Use your startup's first 90 days deliberately. Here is a 4-sprint playbook for foundation, validation, operations, and scale signals in 2026 India.
The first 90 days after incorporation set the trajectory for everything that follows. Most founders waste this window on a logo, a website, and a long onboarding for their first hires.

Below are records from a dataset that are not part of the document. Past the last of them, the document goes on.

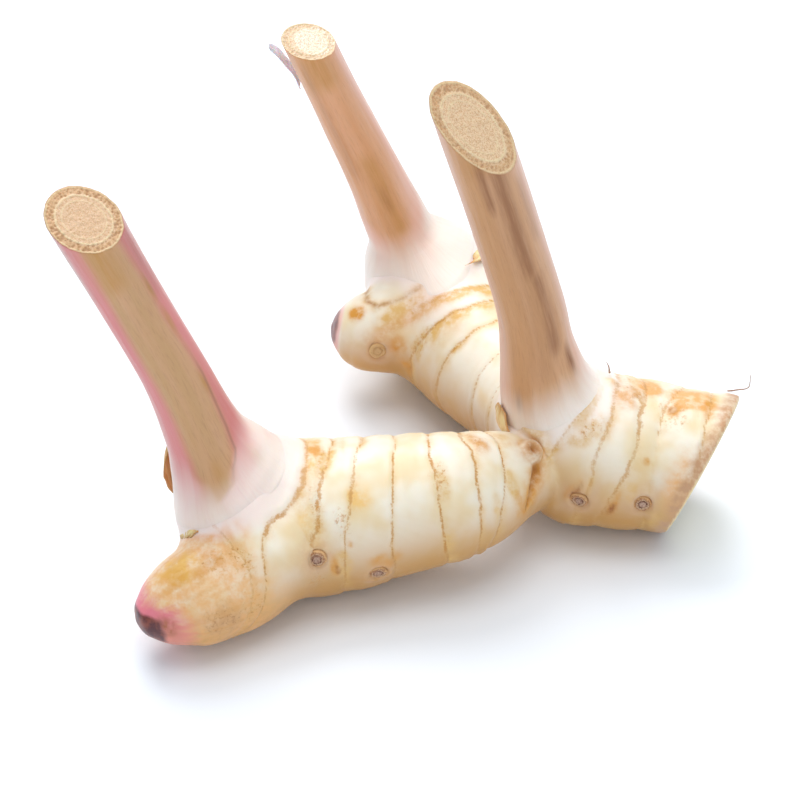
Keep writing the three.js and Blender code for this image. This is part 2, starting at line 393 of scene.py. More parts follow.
def normals_of(points, quads):
    """A smooth unit normal for each vertex."""
    total = np.zeros_like(points)
    for corner in range(4):
        np.add.at(total, quads[:, corner], crossed(points, quads))
    return unit(total)


def facing_out(points, quads):
    """The same quads, turned over if the closed mesh is inside out."""
    volume = (points[quads[:, 0]] * crossed(points, quads)).sum()
    return quads if volume > 0 else quads[:, ::-1]


def make_piece(name, points, faces, material, slot, node, **attributes):
    """A Blender mesh from points in millimetres, riding on the root and replacing a CAD node."""
    mesh = bpy.data.meshes.new(name)
    mesh.from_pydata((points * MM).tolist(), [], [list(map(int, face)) for face in faces])
    for key, values in attributes.items():
        kind, field = ("FLOAT", "value") if np.ndim(values) == 1 else ("FLOAT_VECTOR", "vector")
        layer = mesh.attributes.new(key, kind, "POINT")
        layer.data.foreach_set(field, np.ascontiguousarray(values, np.float32).ravel())
    mesh.polygons.foreach_set("use_smooth", np.ones(len(mesh.polygons), bool))
    mesh.materials.append(material)
    mesh.update()
    piece = bpy.data.objects.new(name, mesh)
    bpy.context.scene.collection.objects.link(piece)
    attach(piece, "root")
    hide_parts(node)


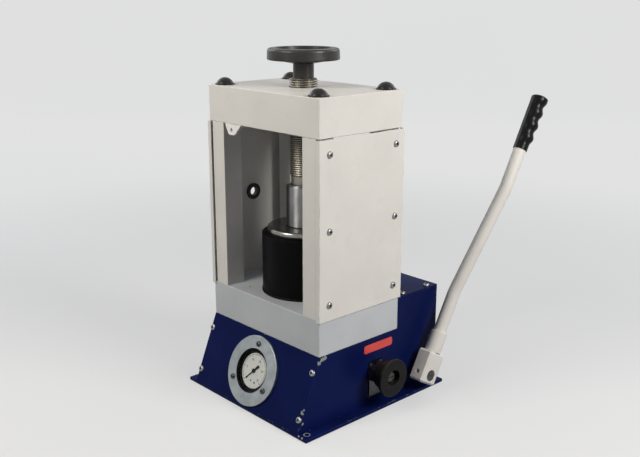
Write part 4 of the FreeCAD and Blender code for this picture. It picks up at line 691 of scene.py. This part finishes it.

The startups that build durable momentum in 2026 treat the first quarter as a structured sprint — incorporating cleanly, validating with real customers, and locking in compliance plumbing that lets them sprint for the next three years.
Days 1-15: Foundation
- File SPICe+ for incorporation through MCA V3 with integrated PAN, TAN, EPFO, ESIC, and bank account
- Sign a comprehensive founders agreement covering equity, vesting, IP, and dispute resolution
- Apply for trademark registration of the brand and logo on the IP India portal
- Open a separate current account; do not co-mingle personal and business funds
- Set up cloud accounting from day one — Zoho Books, Tally Prime, or QuickBooks
Days 16-30: Validation
- Run 25-50 customer discovery conversations with documented insights
- Build the smallest possible MVP that delivers the core value proposition
- Define one north-star metric the entire team will track weekly
- Sign three to five paid pilots with clear success criteria
- Apply for DPIIT recognition once incorporation is complete to unlock Section 80-IAC and IPR benefits
Days 31-60: Operationalise
Move from founder hustle to repeatable processes. Hire the first two to three core team members and bring them in with structured offer letters, ESOP grants, and onboarding plans. Implement payroll with TDS, PF, and ESI registrations. Set up a CRM and a basic sales pipeline so that customer discovery does not stay in the founder's head.
Days 61-90: Scale Signals
- Demonstrate weekly traction on the north-star metric
- Sign the first commercial contract or extend a successful pilot
- Initiate compliance basics — GST registration, Udyam MSME, Shops and Establishment
- Build a basic financial model and three-year plan for investor conversations
- Start engaging angel investors or seed funds with a tight ten-slide deck
Avoid the Common Distractions
Resist the temptation to over-engineer the brand, hire ahead of need, or chase grants and pitch competitions. Each consumes founder time without moving the north-star metric. The first 90 days should produce three things — proof that customers will pay, a small operating team, and a clean compliance baseline. Everything else can wait.
Conclusion
Momentum in the first 90 days compounds for years. Structure the quarter as four sprints — foundation, validation, operationalisation, and scale signals. Lock in compliance plumbing, sign your first paying customers, and build a team rhythm around one metric. With this base, the rest of the journey gets dramatically easier.